Rizalman told police the pair had been to a cinema together. He claimed she invited him to her house but became angry when he ate her food.
Defence lawyer Donald Stevens, QC, said there was "no real dispute" about what happened in the house, apart from a suggestion by Ms Billingsley that Rizalman grabbed her throat.
Dr Stevens said Rizalman's hand might have come into contact with her throat, during a struggle.
He said he understood the Crown would dispute Rizalman was mentally unwell at the time, as the defence argues.
"Mr Rizalman has accepted there was an indecent assault because he went into the house without his trousers and underpants on, which made it indecent."
The assault itself was Rizalman grabbing Ms Billingsley's shoulders and arms.
Dr Stevens also asked Justice David Collins not to enter a conviction today, to which the judge agreed.
Crown prosecutor Grant Burston said the Crown didn't accept Ms Billingsley touched Rizalman first.
The most important thing was the "fear, slash, terror" she would have felt when Rizalman entered her house.
The Crown didn't agree with mitigating factors cited by the defence, Mr Burston said.
"It's not accepted by the Crown that the defendant followed the victim to her home because he thought the victim wanted him to follow her," he said.
"It's not accepted by the Crown that the fact the defendant removed his trousers and underpants prior to going into the victim's bedroom was not sexually motivated.
"Thirdly, it's not accepted by the Crown that the defendant was suffering from a significant mental illness at the time of the offending."
The defence would need to call evidence about that, Mr Burston said.
He said one expert's evidence suggested Rizalman's behaviour on the day in question was consistent with the use of cannabis and with anxiety.
Justice Collins bailed Rizalman until Friday, for a hearing about disputed facts.
Green Party women's affairs spokeswoman Jan Logie said she believed Rizalman's guilty plea would be a "real relief" for Ms Billingsley.
She said the courts were "still not good places for [sexual assault] survivors".
"There is a lot of work that needs to be done to make them as fair and as comfortable a place for people to be able to seek justice," she said.
The Green MP was approached by Ms Billingsley last year.
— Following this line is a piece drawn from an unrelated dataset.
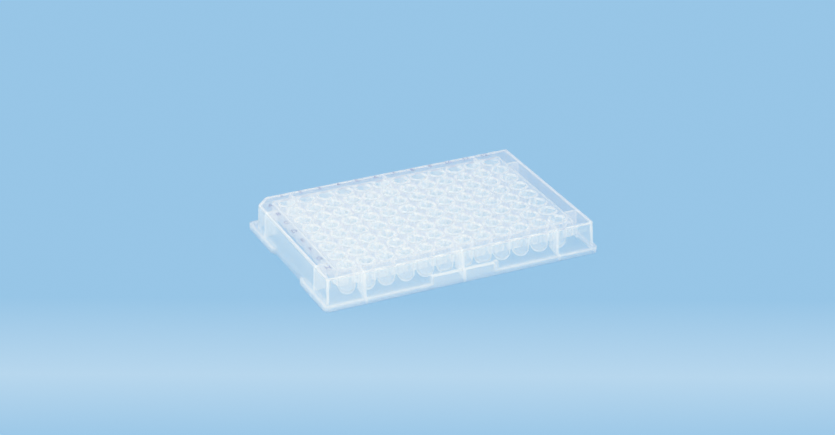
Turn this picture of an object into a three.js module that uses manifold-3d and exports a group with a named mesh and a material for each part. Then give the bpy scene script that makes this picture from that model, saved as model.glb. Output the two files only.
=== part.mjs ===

The victim was critical of the Government for letting her attacker leave the country and said that Prime Minister John Key appeared unconcerned with her case.
Ms Logie praised Ms Billingsley's bravery in waiving name suppression to speak out about her case.
"This is one of those situations where because she was brave enough to go public people were able to see the huge number of flaws in the process," she said.
The Green Party was now calling on Mr Key to apologise personally to Ms Billingsley on behalf of the Government.
Mr Key has previously said he would not apologise because former Ministry of Foreign Affairs head John Allen had already done so.
Ms Logie said a report into the Ministry of Foreign Affairs' handling of the case should also be released.
The report by John Whitehead was completed a year ago but would not be made public until Rizalman's trial was completed.
Foreign Affairs Minister Murray McCully said at the time that the findings in the report were "disappointing".
Labour's foreign affairs spokesman David Shearer said Rizalman's plea would make the court process much simpler for Ms Billingsley.
"Clearly, she had a very harrowing deal, now that we know the facts of the case," he said.
Mr Shearer said the full details of MFAT's handling of the matter should be released as soon as possible.
"The big question still remains why foreign affairs got this so wrong," he said. "And so far they have been hiding behind the John Whitehead report."
Acting Foreign Affairs Minister Todd McClay had no comment to make while the case remained before the court.
A spokeswoman said the Whitehead report would not be released until the court process - including any potential appeals - had been concluded.